Para tudo e para todos
Por José Casado, em O
Globo
Quando
ronca, o motor do caminhão ecoa trovoada. É só lembrança — esperança de
sertanejo. São 8.558 “pipeiros” contratados pelo governo para levar água a
1.087 lugarejos, onde a caatinga estende-se “de um vermelho indeciso salpicado
de manchas brancas que eram ossadas”— como descreveu o alagoano Graciliano
Ramos 76 anos atrás. A vida continua na seca.
Nos
últimos três meses, os “pipeiros” desapareceram de algumas áreas do sertão
cearense.
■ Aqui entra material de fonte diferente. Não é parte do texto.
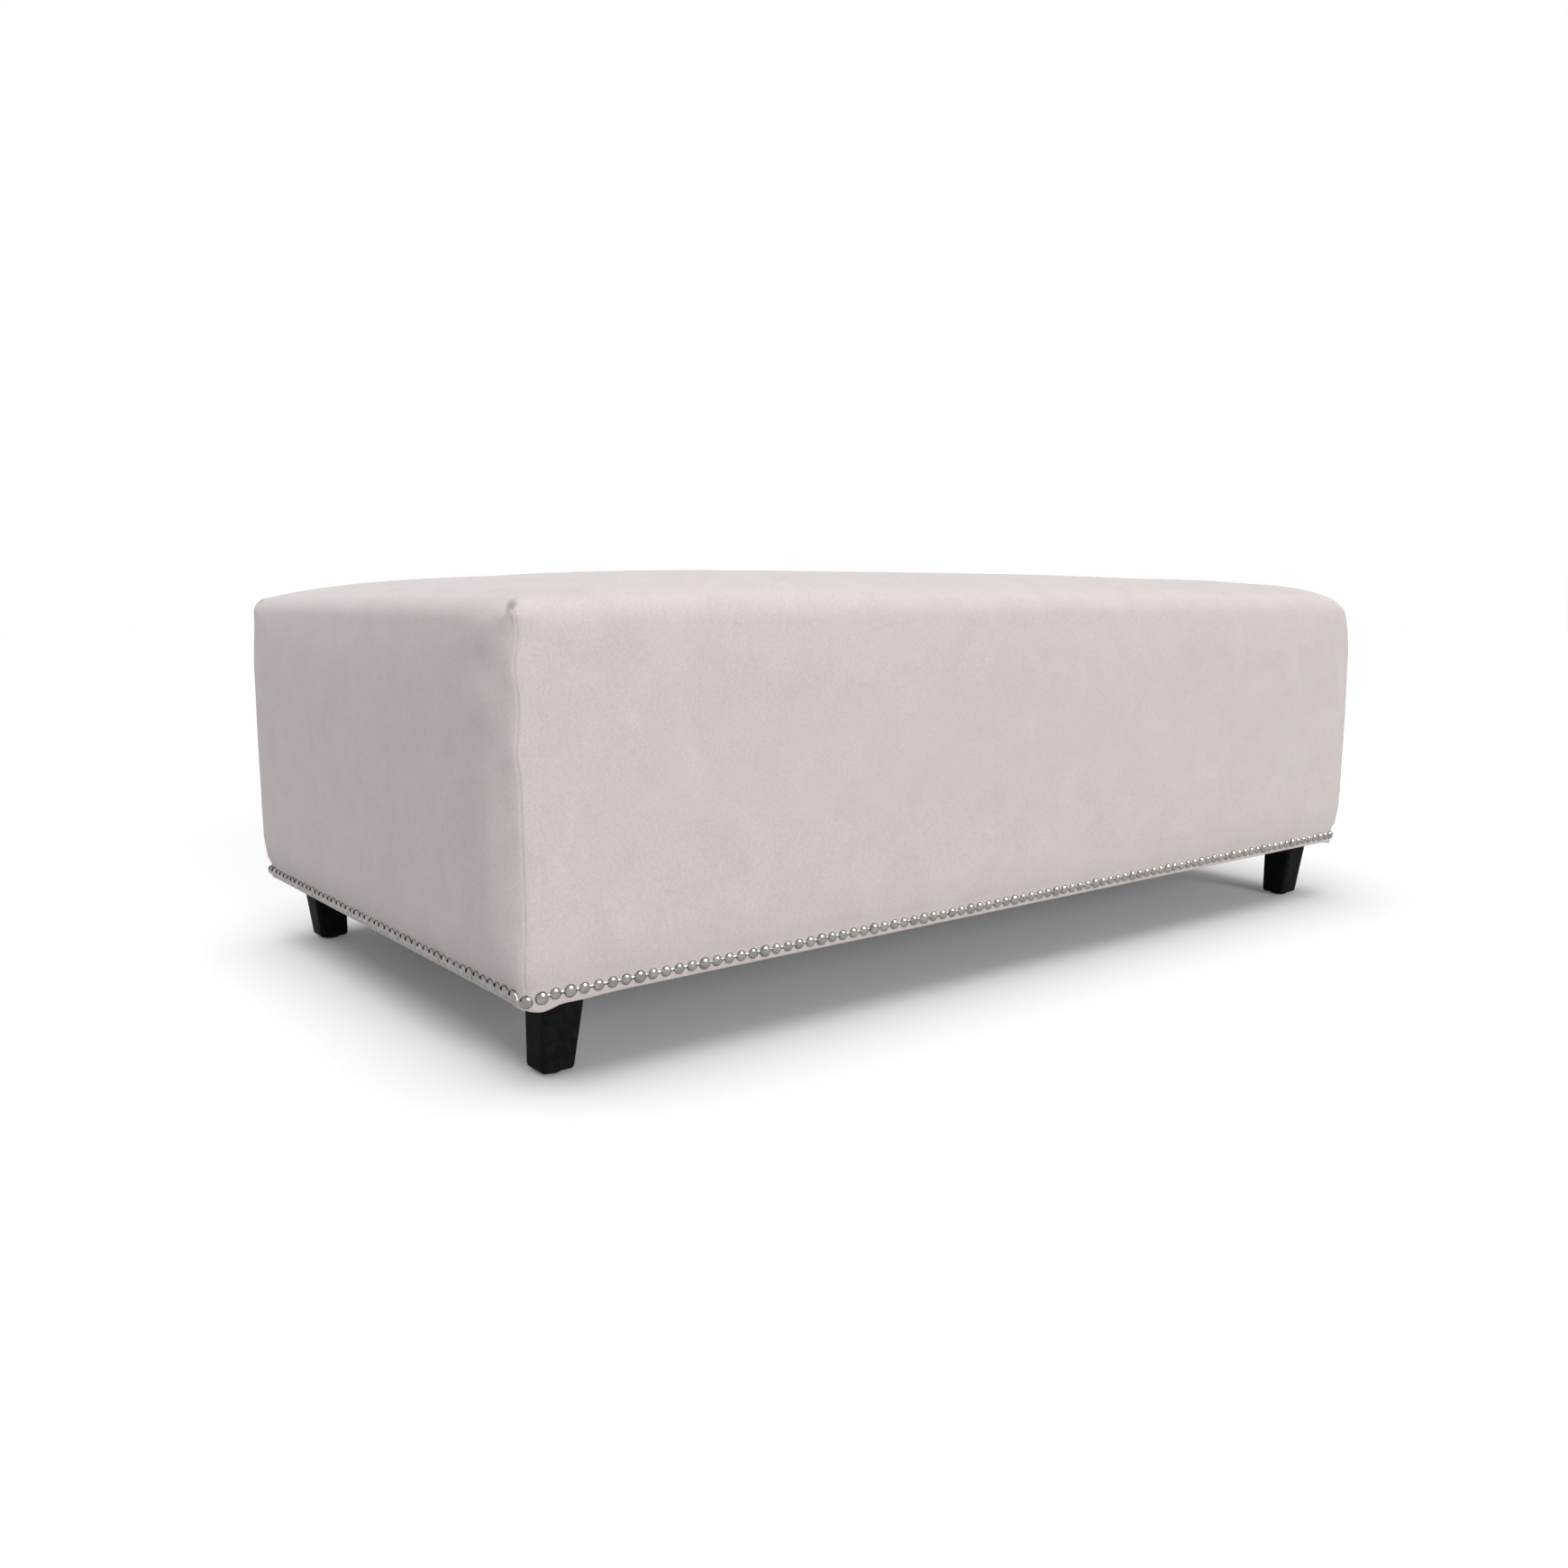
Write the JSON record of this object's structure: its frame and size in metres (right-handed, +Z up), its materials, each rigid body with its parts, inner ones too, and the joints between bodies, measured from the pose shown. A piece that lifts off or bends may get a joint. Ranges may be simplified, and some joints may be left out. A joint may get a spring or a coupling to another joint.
{
  "type": "upholstered ottoman",
  "caption": "Long rectangular upholstered ottoman with a crowned padded top, a linked bead trim along the bottom edge and short tapered square legs.",
  "frame": {"origin": "on the floor under the middle of the ottoman", "axes": "+X along its length, +Y from its front to its back, +Z up"},
  "size_m": [1.2282, 0.6712, 0.432],
  "materials": {
    "cover_fabric": "short-pile velvet, blush greige",
    "nickel_trim": "polished nickel plate",
    "leg_black": "black satin lacquer with a faint texture",
    "wadding": "soft polyester wadding",
    "foam": "open-cell foam",
    "deck_cloth": "coarse jute cloth",
    "spring_steel": "oiled spring steel",
    "zinc_plated_steel": "zinc plate",
    "frame_wood": "planed softwood",
    "dowel_wood": "fluted beech",
    "side_board": "plain brown board",
    "glide_plastic": "moulded nylon",
    "dust_cover_cloth": "thin black non-woven cloth"
  },
  "bodies": {
    "root": {"fabric_cover": "cover_fabric", "wadding_top": "wadding", "wadding_front": "wadding", "wadding_right": "wadding", "wadding_back": "wadding", "wadding_left": "wadding", "foam_pad": "foam", "deck_cloth": "deck_cloth", "sinuous_springs": "spring_steel", "spring_clips": "zinc_plated_steel", "clip_nails": "zinc_plated_steel", "frame_dowels": "dowel_wood", "stretcher_screws": "zinc_plated_steel", "corner_post_front_left": "frame_wood", "leg_front_left": "leg_black", "corner_post_front_right": "frame_wood", "leg_front_right": "leg_black", "corner_post_back_left": "frame_wood", "leg_back_left": "leg_black", "corner_post_back_right": "frame_wood", "leg_back_right": "leg_black", "bottom_rail_front": "frame_wood", "top_rail_front": "frame_wood", "side_board_front": "side_board", "nailhead_strip_front": "nickel_trim", "strip_nails_front": "nickel_trim", "bottom_rail_right": "frame_wood", "top_rail_right": "frame_wood", "side_board_right": "side_board", "nailhead_strip_right": "nickel_trim", "strip_nails_right": "nickel_trim", "bottom_rail_back": "frame_wood", "top_rail_back": "frame_wood", "side_board_back": "side_board", "nailhead_strip_back": "nickel_trim", "strip_nails_back": "nickel_trim", "bottom_rail_left": "frame_wood", "top_rail_left": "frame_wood", "side_board_left": "side_board", "nailhead_strip_left": "nickel_trim", "strip_nails_left": "nickel_trim", "corner_nails": "nickel_trim", "middle_post_front": "frame_wood", "middle_post_back": "frame_wood", "base_stretcher": "frame_wood", "top_spreader": "frame_wood", "leg_glides": "glide_plastic", "hanger_bolts": "zinc_plated_steel", "leg_inserts": "zinc_plated_steel", "dust_cover": "dust_cover_cloth", "dust_cover_staples": "zinc_plated_steel"}
  },
  "joints": []
}
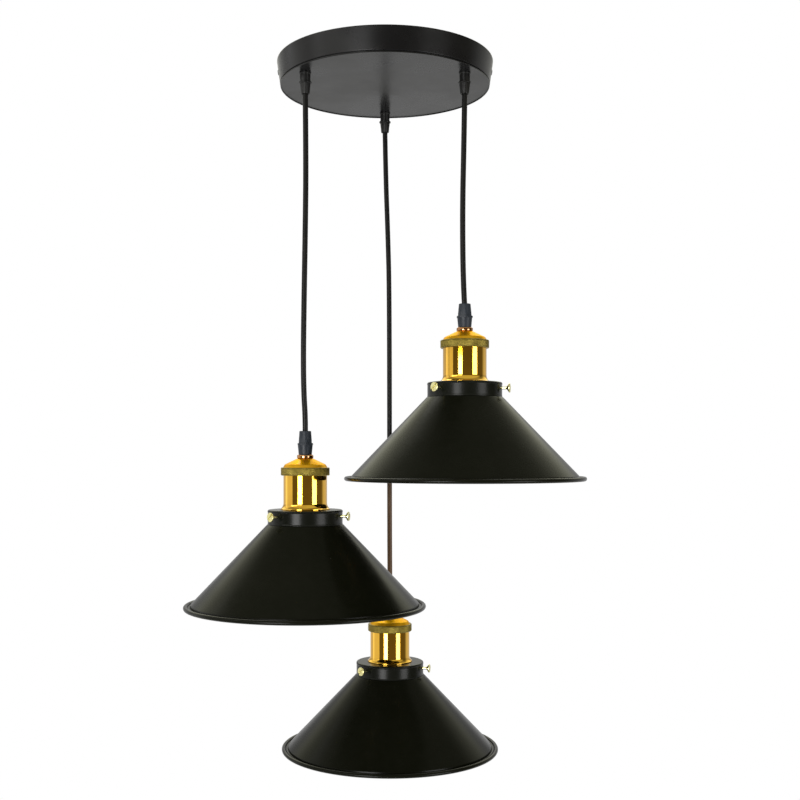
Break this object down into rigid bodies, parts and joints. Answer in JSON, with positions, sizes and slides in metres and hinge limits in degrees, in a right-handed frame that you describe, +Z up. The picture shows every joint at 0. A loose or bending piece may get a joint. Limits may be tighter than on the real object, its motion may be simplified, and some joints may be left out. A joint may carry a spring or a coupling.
{
  "type": "multi-lamp pendant light",
  "caption": "Cluster pendant light: a round ceiling canopy with cords of unequal length, each with a brass screw holder and a black conical metal shade.",
  "frame": {"origin": "middle of the ceiling face: the plane of the canopy's rim and the strap's top, between the two ceiling slots", "axes": "+Z up to the ceiling, +X to the right as seen from the viewer, who stands on the -Y side"},
  "size_m": [0.3654, 0.346, 0.6712],
  "materials": {
    "canopy_paint": "satin black",
    "shade_paint": "satin black outside",
    "black_steel": "satin black",
    "zinc_steel": "zinc plated",
    "dark_steel": "blackened",
    "grip_plastic": "moulded, slightly glossy",
    "white_nylon": "moulded",
    "cord_sheath": "smooth round sheath",
    "wire_insulation": "brown, blue and green-yellow cores",
    "copper_bead": "reddish, polished",
    "antique_brass": "matte, olive brown",
    "polished_brass": "polished",
    "plain_brass": "plain",
    "porcelain": "glazed, opaque"
  },
  "bodies": {
    "canopy": {"canopy_cover": "canopy_paint", "mounting_bracket": "zinc_steel", "canopy_side_screws": "dark_steel", "terminal_block": "white_nylon", "terminal_clamps": "plain_brass", "terminal_screws": "zinc_steel", "bracket_screws": "zinc_steel", "canopy_grips": "grip_plastic", "canopy_grip_caps": "grip_plastic", "canopy_grip_nuts": "grip_plastic", "canopy_wiring": "wire_insulation"},
    "left_cord": {"left_cord": "cord_sheath"},
    "left_lamp": {"left_wires": "wire_insulation", "left_grip_cap": "grip_plastic", "left_grip_body": "grip_plastic", "left_nipple": "copper_bead", "left_holder_cap": "antique_brass", "left_holder_shell": "polished_brass", "left_porcelain_insert": "porcelain", "left_thread_shell": "plain_brass", "left_contacts": "plain_brass", "left_shade_ring_nut": "black_steel", "left_gallery_collar": "black_steel", "left_shade": "shade_paint"},
    "left_thumb_screw_1": {"left_thumb_screw_1": "plain_brass"},
    "left_thumb_screw_2": {"left_thumb_screw_2": "plain_brass"},
    "left_thumb_screw_3": {"left_thumb_screw_3": "plain_brass"},
    "right_cord": {"right_cord": "cord_sheath"},
    "right_lamp": {"right_wires": "wire_insulation", "right_grip_cap": "grip_plastic", "right_grip_body": "grip_plastic", "right_nipple": "copper_bead", "right_holder_cap": "antique_brass", "right_holder_shell": "polished_brass", "right_porcelain_insert": "porcelain", "right_thread_shell": "plain_brass", "right_contacts": "plain_brass", "right_shade_ring_nut": "black_steel", "right_gallery_collar": "black_steel", "right_shade": "shade_paint"},
    "right_thumb_screw_1": {"right_thumb_screw_1": "plain_brass"},
    "right_thumb_screw_2": {"right_thumb_screw_2": "plain_brass"},
    "right_thumb_screw_3": {"right_thumb_screw_3": "plain_brass"},
    "back_cord": {"back_cord": "cord_sheath"},
    "back_lamp": {"back_wires": "wire_insulation", "back_grip_cap": "grip_plastic", "back_grip_body": "grip_plastic", "back_nipple": "copper_bead", "back_holder_cap": "antique_brass", "back_holder_shell": "polished_brass", "back_porcelain_insert": "porcelain", "back_thread_shell": "plain_brass", "back_contacts": "plain_brass", "back_shade_ring_nut": "black_steel", "back_gallery_collar": "black_steel", "back_shade": "shade_paint"},
    "back_thumb_screw_1": {"back_thumb_screw_1": "plain_brass"},
    "back_thumb_screw_2": {"back_thumb_screw_2": "plain_brass"},
    "back_thumb_screw_3": {"back_thumb_screw_3": "plain_brass"}
  },
  "joints": [
    {"name": "left_swing", "type": "hinge", "parent": "canopy", "child": "left_cord", "pos_m": [-0.07275, -0.042, -0.0408], "axis": [-0.5, 0.866, 0], "range_deg": [-1.2, 20]},
    {"name": "left_twist", "type": "hinge", "parent": "left_cord", "child": "left_lamp", "pos_m": [-0.07275, -0.042, -0.374], "axis": [0, 0, 1], "range_deg": [-180, 180]},
    {"name": "left_thumb_screw_1_travel", "type": "slide", "parent": "left_lamp", "child": "left_thumb_screw_1", "axis": [-0.7071, -0.7071, 0], "range_m": [0, 0.004]},
    {"name": "left_thumb_screw_2_travel", "type": "slide", "parent": "left_lamp", "child": "left_thumb_screw_2", "axis": [0.9659, -0.2588, 0], "range_m": [0, 0.004]},
    {"name": "left_thumb_screw_3_travel", "type": "slide", "parent": "left_lamp", "child": "left_thumb_screw_3", "axis": [-0.2588, 0.9659, 0], "range_m": [0, 0.004]},
    {"name": "right_swing", "type": "hinge", "parent": "canopy", "child": "right_cord", "pos_m": [0.07275, -0.042, -0.0408], "axis": [-0.5, -0.866, 0], "range_deg": [-1.2, 20]},
    {"name": "right_twist", "type": "hinge", "parent": "right_cord", "child": "right_lamp", "pos_m": [0.07275, -0.042, -0.258], "axis": [0, 0, 1], "range_deg": [-180, 180]},
    {"name": "right_thumb_screw_1_travel", "type": "slide", "parent": "right_lamp", "child": "right_thumb_screw_1", "axis": [-0.7071, -0.7071, 0], "range_m": [0, 0.004]},
    {"name": "right_thumb_screw_2_travel", "type": "slide", "parent": "right_lamp", "child": "right_thumb_screw_2", "axis": [0.9659, -0.2588, 0], "range_m": [0, 0.004]},
    {"name": "right_thumb_screw_3_travel", "type": "slide", "parent": "right_lamp", "child": "right_thumb_screw_3", "axis": [-0.2588, 0.9659, 0], "range_m": [0, 0.004]},
    {"name": "back_swing", "type": "hinge", "parent": "canopy", "child": "back_cord", "pos_m": [0, 0.084, -0.0408], "axis": [1, 0, 0], "range_deg": [-1.2, 20]},
    {"name": "back_twist", "type": "hinge", "parent": "back_cord", "child": "back_lamp", "pos_m": [0.005, 0.084, -0.535], "axis": [0, 0, 1], "range_deg": [-180, 180]},
    {"name": "back_thumb_screw_1_travel", "type": "slide", "parent": "back_lamp", "child": "back_thumb_screw_1", "axis": [-0.7071, -0.7071, 0], "range_m": [0, 0.004]},
    {"name": "back_thumb_screw_2_travel", "type": "slide", "parent": "back_lamp", "child": "back_thumb_screw_2", "axis": [0.9659, -0.2588, 0], "range_m": [0, 0.004]},
    {"name": "back_thumb_screw_3_travel", "type": "slide", "parent": "back_lamp", "child": "back_thumb_screw_3", "axis": [-0.2588, 0.9659, 0], "range_m": [0, 0.004]}
  ]
}
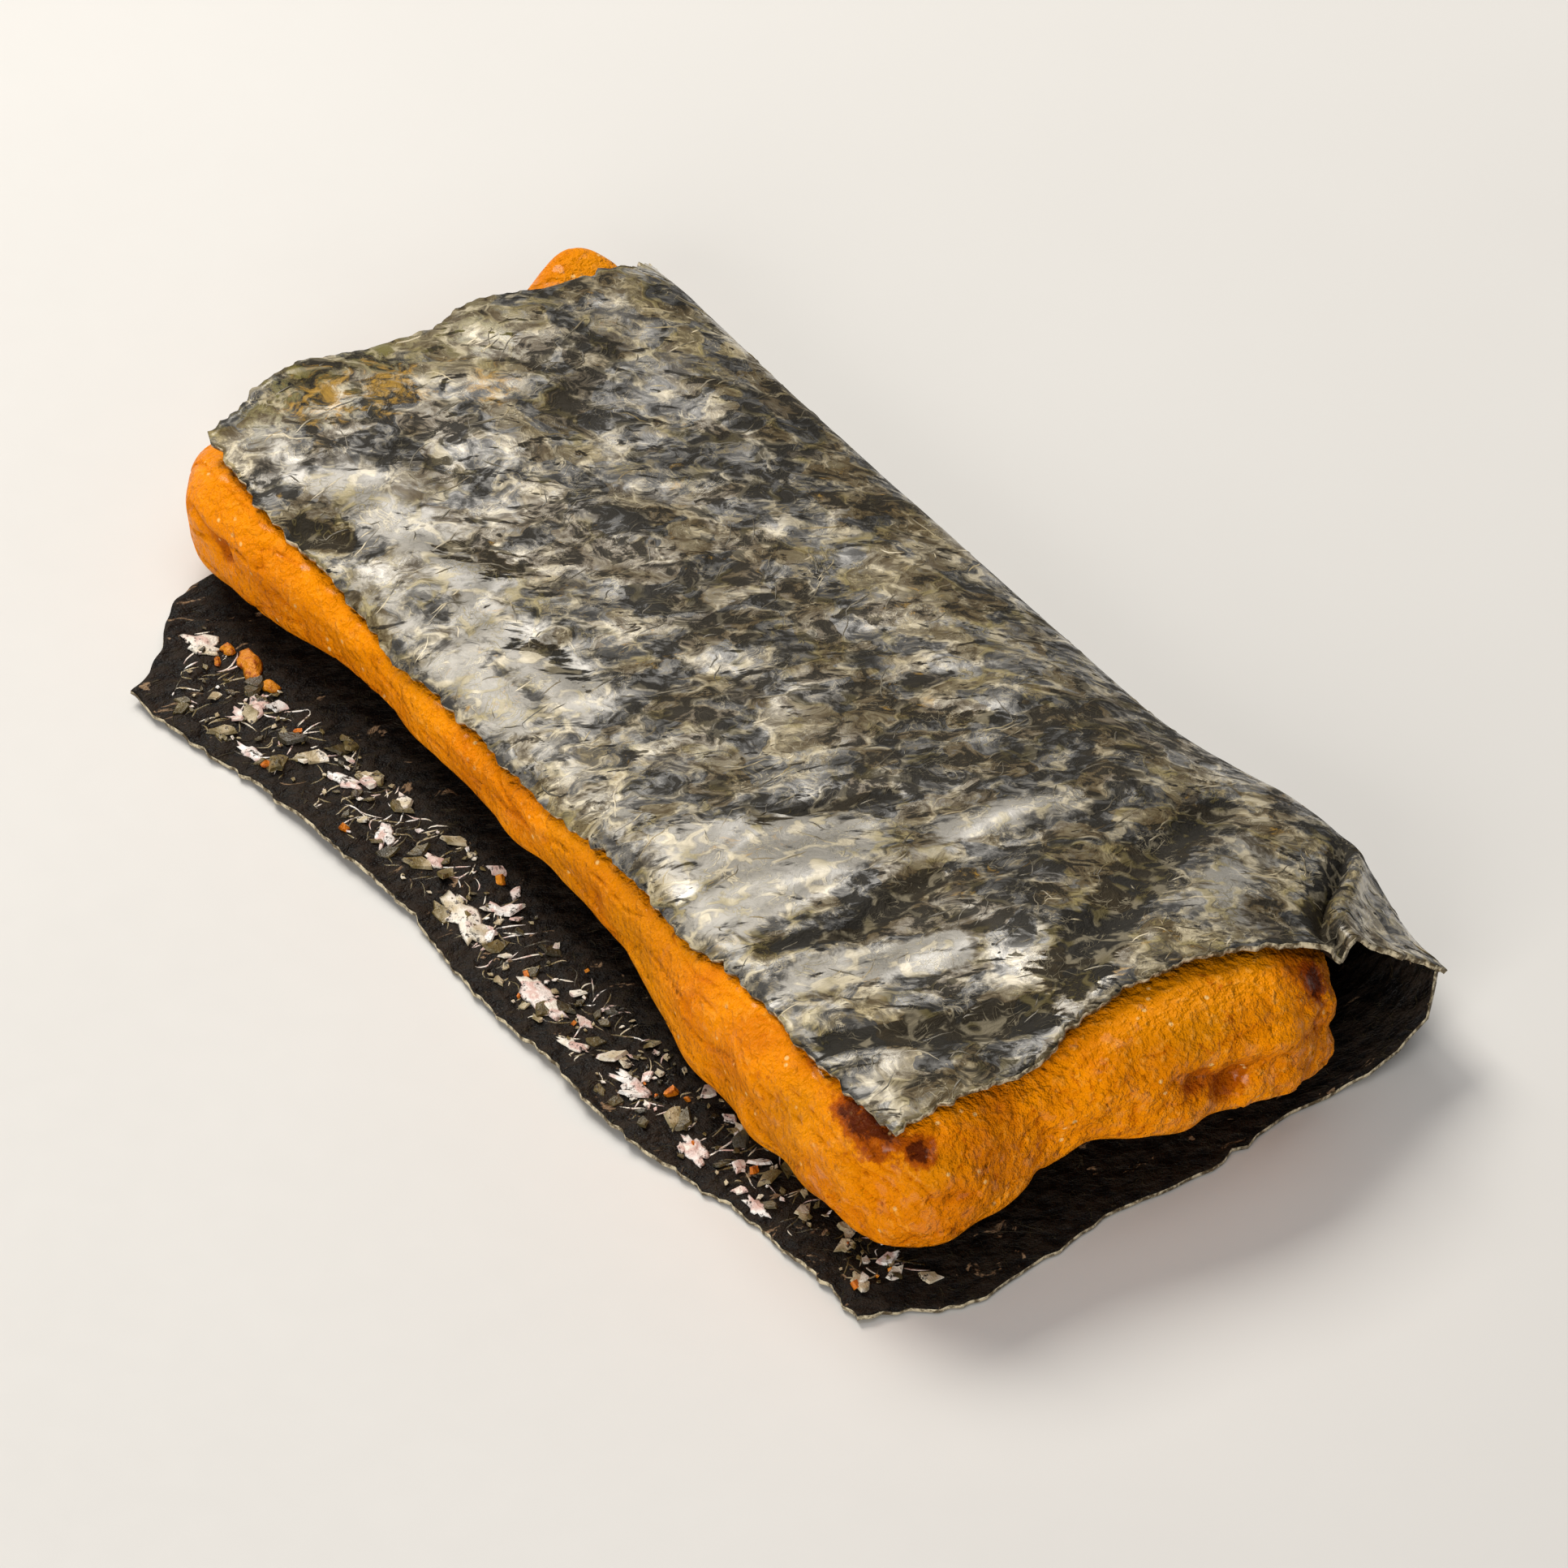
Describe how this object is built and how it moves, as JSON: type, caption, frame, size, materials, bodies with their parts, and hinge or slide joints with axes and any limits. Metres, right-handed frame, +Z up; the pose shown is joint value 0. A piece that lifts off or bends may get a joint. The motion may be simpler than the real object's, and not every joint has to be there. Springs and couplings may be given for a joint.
{
  "type": "nori-wrapped rice cracker",
  "caption": "Oblong glazed rice cracker with thick rounded ends and a thin waist, held in a folded sheet of nori that is open along one side and at both ends.",
  "frame": {"origin": "centre of the part's box, on the plane it rests on", "axes": "+X along the cracker towards the end where the sheet is loose, -Y towards the open long side, +Z up"},
  "size_m": [0.072, 0.0418, 0.0112],
  "materials": {
    "crust": "puffed rice crust with a thin soy glaze, fine grain",
    "nori": "dried seaweed sheet, glossy fibrous outside, rough inside"
  },
  "bodies": {
    "root": {"cracker": "crust", "nori": "nori"}
  },
  "joints": []
}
A Assembleia Legislativa recebeu relatos de quatro dezenas de casos e
identificou a origem do problema: os contratados não prestaram contas ao
governo. Seguiu-se um “rigoroso inquérito administrativo”. Até acabar, não sai
pagamento. Muito menos “pipa”.
Faz tempo
que as últimas arribações sumiram do céu azul. Na vida em tempo de seca braba,
fartura só de sede. E de burocracia.
Mais
abaixo, em Natal (RN), o governo anuncia a devolução de verbas federais (R$ 10
milhões, com juros). O dinheiro não foi investido, como previsto, em segurança
pública estadual “devido a fatores burocráticos".
Dois mil
quilômetros ao sul, em Araçatuba (SP), a prefeitura conseguiu terminar a
reforma de um Restaurante Popular, capaz de servir até 300 pratos de comida por
dia. A obra custou R$ 1 milhão. Atravessou longos 28 meses, na cadência de
falências de fornecedores, mudanças no projeto e licitações refeitas. Está
pronto, mas continuará fechado. Até a liberação federal.
Ao leste,
na margem esquerda do Porto de Santos (SP), um terminal de cargas químicas e
petróleo vai completar 28 anos de inatividade, entregue ao mato, por causa de
um embrulho burocrático. E pouco além, no Porto de São Francisco do Sul (SC),
um terminal de soja de US$ 200 milhões está há sete anos “em tramitação”. Do
outro lado, navios só atracam depois da entrega de uma montanha de papéis, com
cerca de 190 itens sobre a carga. Levam-se 13 dias para exportar um contêiner,
quando nos países concorrentes não passa de 48 horas.
Em Ijuí
(RS) se desfez o mistério de uma doação de 12 toneladas de roupas da Bélgica
que jamais chegou a uma instituição de caridade local. Passaram os últimos
cinco anos estocadas, por mera burocracia.
No último
5 de dezembro chegou ao Aeroporto de Viracopos (SP) um pacote enviado pela
Universidade de Harvard, dos Estados Unidos. Continha células-tronco para uma
pesquisa do Instituto de Biociências da Universidade de São Paulo. Durante 13
dias funcionários da transportadora alternaram-se na reposição de gelo seco na
tentativa de mantê-las vivas, enquanto burocratas fiscalizavam documentos da
carga num guichê federal.
Há 47
anos, por decreto da ditadura, aboliu-se a exigência de reconhecimento de firma
em documentos. Agora, 17 mil dias depois a Receita Federal anuncia em portaria
que, em oito semanas, vai cumprir essa regra da boa-fé nas relações com os
contribuintes. Com uma exceção, ressalva: “Nos casos em que a lei determine.”
Regulamentos
não faltam. Foram editados 4,7 milhões desde a Constituição de 1988, calcula o
Instituto Brasileiro de Planejamento e Tributação. São 524 novos por dia. Na
eleição presidencial de outubro o país deverá somar 5 milhões de leis e normas,
para tudo e para todos. É um caso de suicídio nacional por asfixia burocrática.